I. How we can Give to God. God, who giveth to all men liberally and upbraideth not, requires us to give to Him in return.

( a ) We give to Him when we give to those whom He has left, or made, poor in worldly substance. The widow, fatherless, unfortunate, incapable, even those who by sin and prodigality have brought themselves to want. As the father leaves little patches in his garden, and says to his children, 'I leave you to cultivate these; those are your little gardens,' so does our Heavenly Father leave, in those poor and needy ones, patches in His great garden for us to dress and keep; and he that 'giveth to the poor lendeth to the Lord'.

( b ) We give to him when we promote the great purposes which He has at heart. An earnest man is so bound up with his purposes and work that they are, as it were, but a larger self. We speak of men 'embarking' in enterprises going into them as the pilot into his ship. The wind that wafts the ship on carries him upon his way. Christ is steering the ship of this world's destinies and those of individual souls to the shore of safety and purity and bliss, and to help to fill its sails is to waft on Christ Himself on His triumphal way. Give to promote Christ's cause on the earth, and you are giving to God.
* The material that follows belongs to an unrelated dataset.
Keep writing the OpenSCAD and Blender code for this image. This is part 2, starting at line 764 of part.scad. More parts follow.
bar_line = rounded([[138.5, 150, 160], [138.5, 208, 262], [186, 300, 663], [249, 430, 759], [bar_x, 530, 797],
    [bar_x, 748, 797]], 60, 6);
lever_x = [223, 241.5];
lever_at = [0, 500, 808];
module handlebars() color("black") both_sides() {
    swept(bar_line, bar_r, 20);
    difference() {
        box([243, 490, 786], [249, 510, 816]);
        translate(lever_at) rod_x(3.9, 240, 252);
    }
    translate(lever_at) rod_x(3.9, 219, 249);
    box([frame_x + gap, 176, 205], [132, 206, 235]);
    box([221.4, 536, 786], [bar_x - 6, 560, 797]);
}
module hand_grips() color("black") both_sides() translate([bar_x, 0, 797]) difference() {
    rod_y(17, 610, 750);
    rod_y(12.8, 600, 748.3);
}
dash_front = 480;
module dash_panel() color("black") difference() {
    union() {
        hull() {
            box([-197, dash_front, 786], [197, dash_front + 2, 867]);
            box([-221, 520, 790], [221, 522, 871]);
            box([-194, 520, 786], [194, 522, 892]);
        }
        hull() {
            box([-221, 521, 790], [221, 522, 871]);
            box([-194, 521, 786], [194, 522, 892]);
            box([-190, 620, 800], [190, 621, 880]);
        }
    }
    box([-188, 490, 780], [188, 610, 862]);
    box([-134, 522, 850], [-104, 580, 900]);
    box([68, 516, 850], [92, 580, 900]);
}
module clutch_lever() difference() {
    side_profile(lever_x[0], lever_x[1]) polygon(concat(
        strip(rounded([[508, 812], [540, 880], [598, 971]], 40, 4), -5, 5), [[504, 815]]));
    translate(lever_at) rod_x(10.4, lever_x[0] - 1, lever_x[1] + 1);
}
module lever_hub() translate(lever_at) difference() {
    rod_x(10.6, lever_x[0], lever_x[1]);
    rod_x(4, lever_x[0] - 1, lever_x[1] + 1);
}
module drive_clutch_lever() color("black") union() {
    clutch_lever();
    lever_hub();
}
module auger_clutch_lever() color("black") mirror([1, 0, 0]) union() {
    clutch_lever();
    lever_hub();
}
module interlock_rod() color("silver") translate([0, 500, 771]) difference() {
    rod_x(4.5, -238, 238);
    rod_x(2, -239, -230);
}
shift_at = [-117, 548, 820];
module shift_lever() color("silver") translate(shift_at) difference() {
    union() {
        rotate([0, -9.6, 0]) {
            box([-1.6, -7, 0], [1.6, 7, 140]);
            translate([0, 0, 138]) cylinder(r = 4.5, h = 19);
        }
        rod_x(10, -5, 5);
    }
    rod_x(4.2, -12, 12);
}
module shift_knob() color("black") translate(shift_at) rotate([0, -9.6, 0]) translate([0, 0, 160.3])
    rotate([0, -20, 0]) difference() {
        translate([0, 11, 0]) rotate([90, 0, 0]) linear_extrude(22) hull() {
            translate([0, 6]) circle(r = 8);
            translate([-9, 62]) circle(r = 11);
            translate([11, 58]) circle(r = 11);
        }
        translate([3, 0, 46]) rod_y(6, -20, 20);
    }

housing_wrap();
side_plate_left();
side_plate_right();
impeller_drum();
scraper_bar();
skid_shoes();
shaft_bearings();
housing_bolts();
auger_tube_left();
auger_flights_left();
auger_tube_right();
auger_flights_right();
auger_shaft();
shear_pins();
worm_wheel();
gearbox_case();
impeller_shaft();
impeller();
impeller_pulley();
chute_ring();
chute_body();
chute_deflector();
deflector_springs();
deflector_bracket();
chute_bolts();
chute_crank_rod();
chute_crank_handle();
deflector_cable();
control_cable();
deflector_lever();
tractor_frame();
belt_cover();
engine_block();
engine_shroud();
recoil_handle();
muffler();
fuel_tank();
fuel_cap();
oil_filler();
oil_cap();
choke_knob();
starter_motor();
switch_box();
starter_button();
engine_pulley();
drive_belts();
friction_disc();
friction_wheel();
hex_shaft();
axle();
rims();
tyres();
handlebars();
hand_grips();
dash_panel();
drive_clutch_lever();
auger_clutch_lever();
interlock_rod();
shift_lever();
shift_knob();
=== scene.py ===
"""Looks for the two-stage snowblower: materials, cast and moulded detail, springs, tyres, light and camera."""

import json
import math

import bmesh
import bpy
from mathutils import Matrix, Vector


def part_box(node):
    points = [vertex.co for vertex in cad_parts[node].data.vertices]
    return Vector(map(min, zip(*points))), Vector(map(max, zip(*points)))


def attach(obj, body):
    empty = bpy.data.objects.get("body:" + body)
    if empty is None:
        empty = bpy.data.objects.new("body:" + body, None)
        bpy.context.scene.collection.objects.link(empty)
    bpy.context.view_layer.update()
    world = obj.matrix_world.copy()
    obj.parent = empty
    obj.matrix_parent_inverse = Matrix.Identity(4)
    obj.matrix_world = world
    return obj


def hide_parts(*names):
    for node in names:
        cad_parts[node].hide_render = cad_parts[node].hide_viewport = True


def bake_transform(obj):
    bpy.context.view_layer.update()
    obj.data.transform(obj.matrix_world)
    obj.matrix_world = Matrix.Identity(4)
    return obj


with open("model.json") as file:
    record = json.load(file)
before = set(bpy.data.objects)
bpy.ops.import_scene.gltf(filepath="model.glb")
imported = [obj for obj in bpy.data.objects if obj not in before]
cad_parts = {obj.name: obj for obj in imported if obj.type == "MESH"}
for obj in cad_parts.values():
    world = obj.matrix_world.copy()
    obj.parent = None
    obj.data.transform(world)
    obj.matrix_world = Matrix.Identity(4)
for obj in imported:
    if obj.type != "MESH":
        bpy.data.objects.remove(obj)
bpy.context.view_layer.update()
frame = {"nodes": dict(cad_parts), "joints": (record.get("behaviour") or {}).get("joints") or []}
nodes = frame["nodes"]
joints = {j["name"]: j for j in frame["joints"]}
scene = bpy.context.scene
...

II. The Motive Power. All motive power which constrains men to give to God is from God Himself.

1. A recognition of dependence upon God. 'All that Thou shalt give me.' 'What hast thou that thou hast not received?' Tenants of God, we owe Him our rent of cheerful giving.

2. Gratitude to God. 'All that Thou shalt give me.' How generous is that 'all'. 'We are always giving, giving,' said one. 'Not quite that,' was the reply, 'but we are always getting, getting.' He gives life and friends; He gave His Son; He giveth the Holy Spirit to them that ask Him. 'What shall I render unto the Lord for all His benefits?'

3. Imitation of God. As He gives let us give. Be the children of your Father, Who maketh His sun to shine and His rain to fall on the just and unjust.

4. Response to God. 'Of all that Thou shalt give I shall give.' God's giving to us is the seed which He sows in our hearts and lives, to bring forth from them the fair harvest of kindliness, beneficence, helpfulness. What could He do for His vineyard that He has not done? Surely a 'tenth' is but a small return for such bountiful sowing.

III. Practical Rules for Giving.

1. Seize special times of blessing for devising liberal things for God. It was just after Jacob had his wonderful and comforting vision that he made this vow. As the swift current of the stream tells of the height of the mountains in which it took its rise, so if we seize the time of signal blessing from God for opening a fresh spring of devotedness and beneficence, its bountiful and eager flow will be preserved far into the tame plains of our ordinary life.

2. Lay your plans and adapt your expenditure for giving. 'I shall surely give.' Out of my abundance, if I have it; out of my poverty, if that is my lot. As the ancient Greeks spilt a little wine from the cup before tasting it, as a libation to the gods, so let us provide first for God. The firstfruits. I may want pictures, books, delicacies, fine clothes, travel, sight-seeing, even ordinary comfort, but 'I shall surely give'. If you have no other luxury, make sure of the luxury of doing good.

3. Bring system to your aid in giving. Not to check your generous impulses; but still, as the groundwork, there should be system. System as the measure, which, after filling, the heart is free to shake and press together, and make to run over.